A machine-rendered reading of the paper's core claim, the machinery that carries it, and where it could break.
Core claim
The coupler-assisted superconducting two-qubit geometric gate scheme steers the system evolution along desired trajectories by introducing additional parametric degrees of freedom, thereby flexibly avoiding crosstalk-sensitive operational regions and suppressing crosstalk errors while enabling fast gate operations.
What carries the argument
Additional parametric degrees of freedom in the tunable coupler, used to control the evolution trajectory and bypass crosstalk-sensitive regions.
Load-bearing premise
The extra parametric degrees of freedom can be implemented and controlled in real hardware with sufficient precision without introducing new dominant error sources.
What would settle it
An experiment in which the measured two-qubit gate fidelity drops below the simulated high-fidelity threshold once realistic crosstalk and control imperfections are present.
read the original abstract
The design of coupler-based superconducting two-qubit gates simplifies circuit layout and alleviate frequency crowding, thereby enhancing the scalability and flexibility of quantum chips. However, in such architectures, a trade-off often exists between suppressing crosstalk and reducing gate duration, and how to achieve synergistic optimization of both remains an open challenge. To address this, this paper proposes a coupler-assisted superconducting two-qubit geometric gate scheme oriented towards crosstalk robustness. By introducing additional parametric degrees of freedom, the scheme steers the system evolution along desired trajectories, thereby flexibly avoiding crosstalk-sensitive operational regions. Numerical simulations demonstrate that the proposed scheme can effectively suppress crosstalk errors while enabling fast gate operations, and exhibits strong robustness against typical experimental imperfections such as qubit frequency drift.

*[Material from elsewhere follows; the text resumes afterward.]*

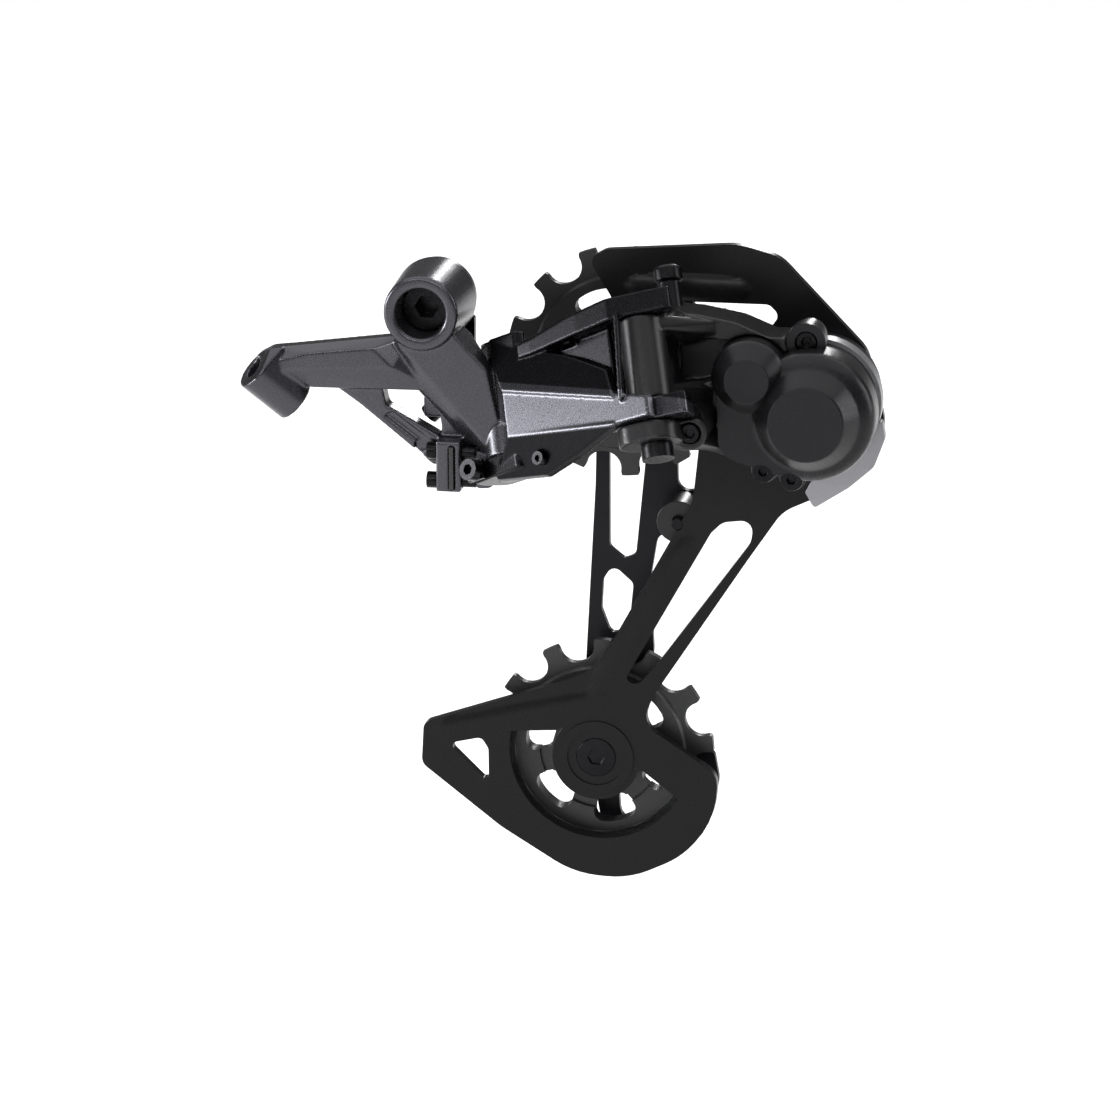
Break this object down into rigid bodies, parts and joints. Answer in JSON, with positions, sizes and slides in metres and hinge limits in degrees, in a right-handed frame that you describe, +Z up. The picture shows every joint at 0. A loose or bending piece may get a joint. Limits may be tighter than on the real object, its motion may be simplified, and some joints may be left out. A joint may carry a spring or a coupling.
{
  "type": "rear bicycle derailleur",
  "caption": "Long-cage rear derailleur with a swinging bracket, a parallelogram linkage, a clutch body and two toothed pulleys in a sprung cage.",
  "frame": {"origin": "centre of the hanger bolt where the stopper plate meets the frame's hanger", "axes": "+Y along the hanger bolt, into the frame; +Z up; +X towards the front of the derailleur's linkage, away from the cable stop"},
  "size_m": [0.1542, 0.0654, 0.1618],
  "materials": {
    "grey_paint": "satin",
    "dark_paint": "satin",
    "dark_plastic": "matte",
    "lever_plastic": "satin",
    "pulley_plastic": "matte",
    "steel": "machined",
    "black_steel": "black oxide",
    "bronze": "sintered",
    "rubber": "matte"
  },
  "bodies": {
    "mount": {"hanger_bolt": "black_steel", "stopper_plate": "steel", "bolt_clip": "steel"},
    "bracket": {"bracket_body": "grey_paint", "bracket_bush": "bronze", "bracket_o_rings": "rubber", "outer_rear_pin": "steel", "inner_rear_pin": "steel", "screw_lock_plate": "dark_plastic"},
    "b_tension_screw": {"b_tension_screw": "black_steel"},
    "high_limit_screw": {"high_limit_screw": "black_steel"},
    "low_limit_screw": {"low_limit_screw": "black_steel"},
    "outer_link": {"outer_link_body": "grey_paint", "cable_clamp_bolt": "steel", "cable_clamp_plate": "steel", "link_stop_screw": "steel"},
    "inner_link": {"inner_link_body": "dark_paint"},
    "p_body": {"body_housing": "dark_paint", "clutch_cover": "dark_plastic", "cover_screws": "black_steel", "cover_gasket": "rubber", "outer_front_pin": "steel", "inner_front_pin": "steel", "return_spring": "steel", "body_post": "black_steel", "friction_band": "steel", "friction_screw": "steel", "axle_bush": "bronze", "cage_spring": "steel", "pin_caps": "black_steel"},
    "clutch_lever": {"clutch_lever": "lever_plastic"},
    "cage": {"outer_plate": "dark_paint", "inner_plate": "dark_paint", "cage_axle": "steel", "roller_clutch": "steel", "axle_screw": "steel", "guide_pulley_bolt": "black_steel", "tension_pulley_bolt": "black_steel", "plate_stay": "dark_paint", "stay_screw": "black_steel", "cage_stop_pin": "steel", "guide_bush": "steel", "guide_caps": "dark_paint", "tension_caps": "dark_paint", "bearing_inner_race": "steel"},
    "guide_pulley": {"guide_pulley": "pulley_plastic"},
    "tension_pulley": {"tension_pulley": "pulley_plastic", "bearing_outer_race": "steel", "bearing_balls": "steel"}
  },
  "joints": [
    {"name": "b_pivot", "type": "hinge", "parent": "mount", "child": "bracket", "pos_m": [0, 0, 0], "axis": [0, 1, 0], "range_deg": [0, 10]},
    {"name": "outer_link_pivot", "type": "hinge", "parent": "bracket", "child": "outer_link", "pos_m": [0.0184, -0.014, -0.0249], "axis": [-0.2004, 0.454, 0.8682], "range_deg": [0, 60], "stiffness_Nm_per_rad": 0.3, "springref_deg": -45.84},
    {"name": "inner_link_pivot", "type": "hinge", "parent": "bracket", "child": "inner_link", "pos_m": [0.02065, -0.00286, -0.0302], "axis": [-0.2004, 0.454, 0.8682], "range_deg": [0, 60]},
    {"name": "body_pivot", "type": "hinge", "parent": "outer_link", "child": "p_body", "pos_m": [0.05536, -0.03057, -0.0077], "axis": [-0.2004, 0.454, 0.8682], "range_deg": [-60, 0]},
    {"name": "cage_pivot", "type": "hinge", "parent": "p_body", "child": "cage", "pos_m": [0.0928, -0.01, -0.0205], "axis": [0, -1, 0], "range_deg": [0, 95], "stiffness_Nm_per_rad": 0.2, "springref_deg": -85.94},
    {"name": "clutch_lever_pivot", "type": "hinge", "parent": "p_body", "child": "clutch_lever", "pos_m": [0.0928, -0.0067, -0.0205], "axis": [0, -1, 0], "range_deg": [0, 50]},
    {"name": "guide_pulley_spin", "type": "hinge", "parent": "cage", "child": "guide_pulley", "pos_m": [0.0431, 0.012, -0.0174], "axis": [0, 1, 0], "continuous": true},
    {"name": "tension_pulley_spin", "type": "hinge", "parent": "cage", "child": "tension_pulley", "pos_m": [0.038, 0.012, -0.1167], "axis": [0, 1, 0], "continuous": true},
    {"name": "b_screw_turn", "type": "hinge", "parent": "bracket", "child": "b_tension_screw", "pos_m": [-0.0016, -0.005, -0.0286], "axis": [0.7071, 0, 0.7071], "range_deg": [-720, 720]},
    {"name": "high_limit_turn", "type": "hinge", "parent": "bracket", "child": "high_limit_screw", "pos_m": [0.0012, -0.0174, -0.0342], "axis": [1, 0, 0], "range_deg": [-720, 720]},
    {"name": "low_limit_turn", "type": "hinge", "parent": "bracket", "child": "low_limit_screw", "pos_m": [0.0012, -0.0174, -0.0414], "axis": [1, 0, 0], "range_deg": [-720, 720]}
  ],
  "couplings": [
    {"joint": "inner_link_pivot", "follows": "outer_link_pivot", "ratio": 1},
    {"joint": "body_pivot", "follows": "outer_link_pivot", "ratio": -1}
  ]
}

Moreover, even when accounting for unavoidable high-frequency oscillation terms and qubit decoherence in realistic physical systems, our crosstalk-robust two-qubit geometric gates still achieve high fidelity. This work provides a feasible pathway toward robust and efficient two-qubit gate implementation in superconducting quantum computation.
Editorial analysis
A structured set of objections, weighed in public.
Referee Report
Summary. The manuscript proposes a coupler-assisted scheme for crosstalk-robust two-qubit geometric gates in superconducting circuits. Additional parametric degrees of freedom in the tunable coupler are used to steer the system along trajectories that avoid crosstalk-sensitive regions, enabling fast gates. Numerical simulations are presented to show effective crosstalk suppression, robustness to qubit frequency drift, and high fidelity even after including high-frequency oscillations and decoherence.
Significance. If the numerical results hold under realistic control conditions, the work addresses a central trade-off in coupler-based architectures between crosstalk suppression and gate duration, offering a pathway toward scalable superconducting quantum processors. The geometric approach and explicit inclusion of decoherence and oscillations in the simulations are positive features that distinguish it from purely analytic proposals.
major comments (3)
- [§4] §4 (Numerical Simulations and Fidelity Calculations): The reported high-fidelity results (including cases with decoherence) assume ideal, perfectly realizable control waveforms for the additional tunable-coupler parameters. No quantification of required amplitude stability, bandwidth, or calibration precision is provided, and effects such as finite rise-time distortion or 1/f flux noise on the coupler bias are omitted. This assumption is load-bearing for the robustness claim; if control errors dominate, the fidelity advantage over conventional schemes disappears.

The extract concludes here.